The older you get, the harder it is to keep warm and I don't think that has been adressed. I didn't understand it myself until a few years ago. Perhaps it needs a combination of energy companies and governments to understand this. I fear being alone and old and cold.

sp We're ex-pats, in mid France. It is not warmer! We are regularly snowed-in (no road-clearing) and it was -19c the other year! Mid-continent is far colder than UK, believe me! The figure they came up with for France included the tropical, French dominions, which put the mean temperature just above that of Cornwall, so they could stop the fuel allowance. Italy, by contrast, kept their allowance and it is far warmer there in Winter. We have, of course, paid in what other born, bred and worked-there-all-their-lives current residents have paid.

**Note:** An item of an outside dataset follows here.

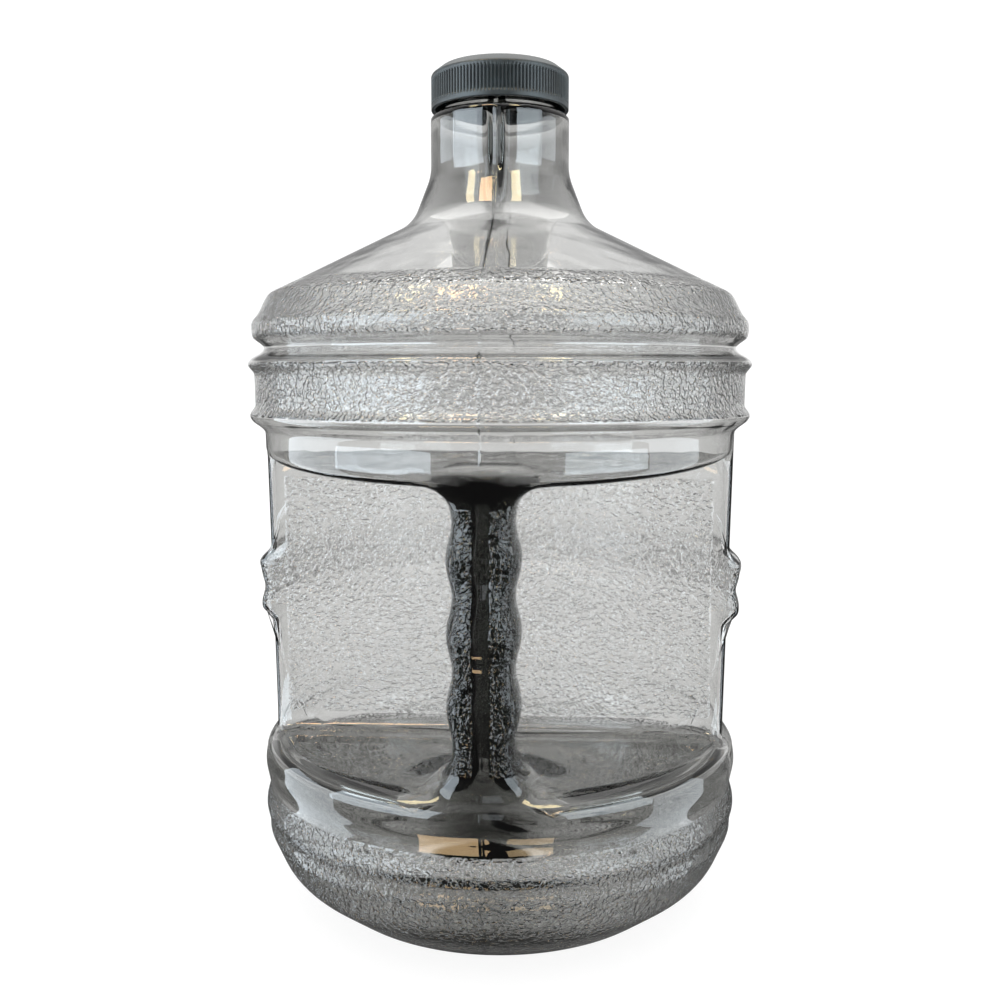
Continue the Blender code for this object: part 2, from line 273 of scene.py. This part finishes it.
def around(rows, azimuth):
    """Points in space from rows of radius and height at azimuths measured from -Y."""
    return np.stack([rows[..., 0] * np.sin(azimuth), -rows[..., 0] * np.cos(azimuth),
                     rows[..., 1] * np.ones_like(azimuth)], axis=-1)


def bottle_rows():
    """The bottle's three outlines: base and foot, belly, and shoulder to rim."""
    foot = rounded([(AXIS_RING, PUSH_UP, 0), (44.0, 4.5, 6), (RING_INNER, 0.0, 3), (RING_OUTER, 0.0, 10),
                    (77.2, 13.2, 20), (float(wall_radius(FOOT_TOP)), FOOT_TOP, 0)])
    low = spaced(np.vstack([foot, wall_outline(FOOT_TOP, BLEND_LOW)[1:]]), 0.9, 5.5)
    crown = rounded([(float(wall_radius(WALL_TOP)), WALL_TOP, 0), (*SHOULDER, 5), (*CONE_TOP, 14),
                     (NECK_RADIUS, NECK_FOOT, 18), (NECK_RADIUS, NECK_TOP, 1.2),
                     (FINISH_RADIUS, FINISH_FOOT, 1.2), (FINISH_RADIUS, FINISH_FOOT + 1.5, 0)])
    high = spaced(np.vstack([wall_outline(BLEND_HIGH, WALL_TOP), crown[1:]]), 0.9, 4.5)
    finish = np.linspace(FINISH_FOOT + 1.5, RIM, 20)[1:]
    finish = np.column_stack([np.full(len(finish), FINISH_RADIUS), finish])
    return low, np.vstack([high, finish])


def grid_faces(rows, count):
    """Quads of a grid numbered row by row, closed round its columns, facing away from the axis."""
    i, j = np.meshgrid(np.arange(rows - 1), np.arange(count), indexing="ij")
    after = (j + 1) % count
    return np.stack([i * count + j, i * count + after, (i + 1) * count + after, (i + 1) * count + j],
                    axis=-1)


def window_loop(edge, inside, first, last, count):
    """Vertex numbers round a window of the grid: edge row, last column, inside row, first column."""
    step = 1 if inside > edge else -1
    across = np.arange(first, last + 1)
    inward = np.arange(edge + step, inside, step)
    return np.concatenate([edge * count + across, inward * count + last,
                           inside * count + across[::-1], inward[::-1] * count + first])


def handle_rings(low_loop, high_loop, azimuth, side_rows):
    """Rings of points that carry the window in the floor up the handle to the one in the ceiling.

    Each ring is a superellipse round the handle's middle, and the first and last few are drawn
    straight from the window's edge to it. All are then settled on the belly's surface.
    """
    corner = radians(42.0)
    across = azimuth / HOLE_HALF_ANGLE * corner
    side = np.linspace(corner, pi - corner, side_rows + 2)[1:-1]
    turn = np.concatenate([across, side, pi - across[::-1], -side[::-1]])
    low_root, high_root = RECESS_FLOOR + 9.0, RECESS_CEILING - 8.0
    z = np.linspace(low_root, high_root, 31)[:, None]
    wide, deep = handle_half_sizes(z)
    reach = np.abs(np.sin(turn) / wide) ** HANDLE_POWER + np.abs(np.cos(turn) / deep) ** HANDLE_POWER
    reach = reach ** (-1.0 / HANDLE_POWER)
    column = np.stack([reach * np.sin(turn), HANDLE_MIDDLE - reach * np.cos(turn),
                       z * np.ones_like(turn)], axis=-1)
    t = np.linspace(0.0, 1.0, 13)[1:-1, None, None]
    low = low_loop * (1.0 - t) + column[0] * t
    high = column[-1] * (1.0 - t) + high_loop * t
    return settled(np.concatenate([low, column, high]))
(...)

Before someone says 'What about the nice Summers?' it's so hot that we have to burn electricity using fans - so no saving there.
What happens if an elderly person puts the heating on, knowing full well they wont be able to pay the bill? Does the energy company eventually turn the tap off and let a pensioner die from hypothermia? What would happen in reality?
"perhaps we need to reconsider whether we should be giving the winter fuel allowance to ex-pat elderly people living in warmer climes?"

Been debated many times in many places. I'm inclined to say no. If someone has moved somewhere warm to live in retirement it will be something they've paid for, not the taxpayer; and they ought not lose out because of it. Whilst strictly speaking they may not need a winter allowance when it is cold in the UK, the other side of the coin is that they may need an air conditioning allowance at other times of the year when the UK is simply warm. To remove the benefit from some pensioners because they are far away but not others is unfair. To try to monitor climate the world over and have both too cold and too hot triggers for benefits, is too costly. For pragmatic reasons it makes sense to retain what we have, even if it is easy to point out the apparent absurdity.

That said I disagree with triggered handouts anyway. State pension should be enough to cover basic living costs.